[Religion News Service, June 27, 1995]
Baby Katherine has it lucky. She’s dying.
When she was born three months ago, problems suspected during pregnancy were confirmed. Katherine has Trisomy 18, a tripling of the eighteenth chromosome. Down Syndrome, in comparison, triples the twenty‑first. But, unlike Down Syndrome children, few Trisomy 18 babies grow up; those that make it to birth live about two more months. Katherine is racing to double that allotment.
Katherine is lucky. Her parents didn’t believe in abortion. “We’re that extra‑chromosome right wing that [Vice‑President] Gore referred to,” Nick jokes.
Half a continent away from her St. Louis home, Congress is considering legislation concerning other ways to handle babies with fetal abnormalities. At last week’s House Judiciary Subcommittee hearing, a poster showed a living baby delivered feet‑first, up to her neck, with her head still lodged in her mother’s womb. The next frames depicted a procedure that a doctor described this way, in a paper to the National Abortion Federation: with a pair of “blunt curved Metzenbaum scissors…[the surgeon] carefully advances the tip, curved down, along the base of the spine…until he feels it contact the base of the skull…The surgeon then forces the scissors into the base of the skull…he spreads the scissors to enlarge the opening…The surgeon then removes the scissors and introduces a suction catheter into this hole and evacuates the skull contents.”
There are still some Americans with the capacity to be horrified by this. Some were, instead, horrified that the procedure would be criticized. “Today we are going to make this procedure sound so ugly that…only doctors who are demons would do this,” said Rep. Patricia Schroeder (D‑CO). She did not offer a description of the procedure that made it sound appealing. Schroeder also said that the hearings were part of an “effort to effectively deprive women of access to abortion.”
But restricting the gruesome “partial‑birth” procedure would not deprive anyone of access to abortion. There are other ways to end fetal life after the mid‑point of pregnancy, methods which would remain legal, although they are not much more attractive. Saline abortions instill a super‑salty solution into the uterus that poisons the baby; dilation and evacuation procedures essentially tear the child limb from limb.Year after year, about 15,000 abortions like these are done in this country, about 1% of the 1.5 million abortions done annually. Since alternate methods are available, restricting “partial-birth” procedures won’t change those shocking numbers.

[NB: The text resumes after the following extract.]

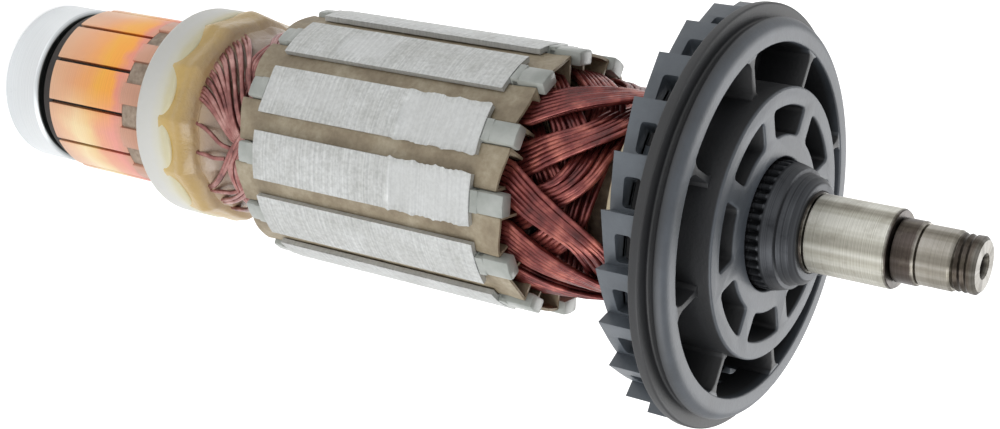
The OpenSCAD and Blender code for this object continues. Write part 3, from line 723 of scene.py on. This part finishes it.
def toothRule(i, low, outside):  # scatters the sheets of one tooth and mills its balance cuts
    cuts = [cut[1:] for cut in core["cuts"] if cut[0] == i]
    jitter = {}

    def rule(point):
        layer = round((point.z - low) / core["sheet"])
        if layer not in jitter:
            jitter[layer] = (dice.uniform(-core["scatter"], core["scatter"]), dice.uniform(0, 1))
        shift, burr = jitter[layer]
        radius = math.hypot(point.x, point.y)
        if radius < outside - 1.2 * mm:
            return point
        angle = math.atan2(point.y, point.x)
        radius += shift * mm
        for start, end, depth in cuts:
            place = point.z - low
            if start <= place <= end:
                wave = 0.1 * mm * math.sin(place / mm * 1.3 + i)
                flat = outside - depth
                if radius * math.cos(angle) > flat:
                    radius = flat / math.cos(angle)
                    angle *= 1.02 + 0.05 * burr ** 3 + wave / (3 * mm)
        return polar(radius, angle, point.z)

    return rule


# insulation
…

Since diagnosis of fetal abnormality is often not made until the midpoint of pregnancy, disabled babies are frequent targets of late abortion. Katherine’s mom, Arla, felt some soft‑sell pressure from ultrasound specialists to take that path. Nick admits, “I used to think having a handicapped baby would be the worst thing in the world.” But the couple felt, simply, that abortion “would be murder.” Better to let a sick child die in her parents’ loving arms, than attack her with instruments or chemicals.
Any doubts Nick had were swept away in the delivery room. “I was hooked from the moment I saw her face,” he says. “When we brought her home from the hospital she weighed less than three pounds, and now she’s up to five.” She’s not “hooked up to machines,” except for a feed of pure oxygen. Because the syndrome dealt her a hole in the heart, Katherine must be kept calm, and her big sister Kristen can’t treat her to lively play. But she can be held and sung to, nuzzled and comforted.
“We would have missed so many little pleasures, like seeing her lick her lips after we touched them with a powdered‑sugar donut,” says Nick. “But she has also had a profound and life‑changing effect on us, our friends, our family, and our church. I like to say, ‘St. Katherine the Evangelist is doing her work.’ “
Late‑term abortions are usually justified as necessary to eliminate children, like Katherine, who would be born with birth defects. Even a grisly death is thought preferable to a damaged life.
Prenatal testing that enhances “search and destroy” capability is viewed as a public good. Some golden day, perhaps, we’ll have a uniformly handsome and clever society, and we won’t have to look at any disabled babies at all.
Nick looks at his daughter and she looks at him. “She knows her name,” he says. “When I say ‘Katherine’ in a deep voice, she looks around at me and gets this little smirk on her face. She purses her lips up.” Because she sleeps with one eye peeped open, brother Nickolas calls her “Little Winky.”
According to Rep. Schroeder, talk of legislation against partial‑birth abortions means that “this is a bad week for women.”
One little girl, who will never grow to be a woman, wasn’t having such a bad week. She gets to die in her home, in the midst of a loving family. Other babies aren’t so lucky.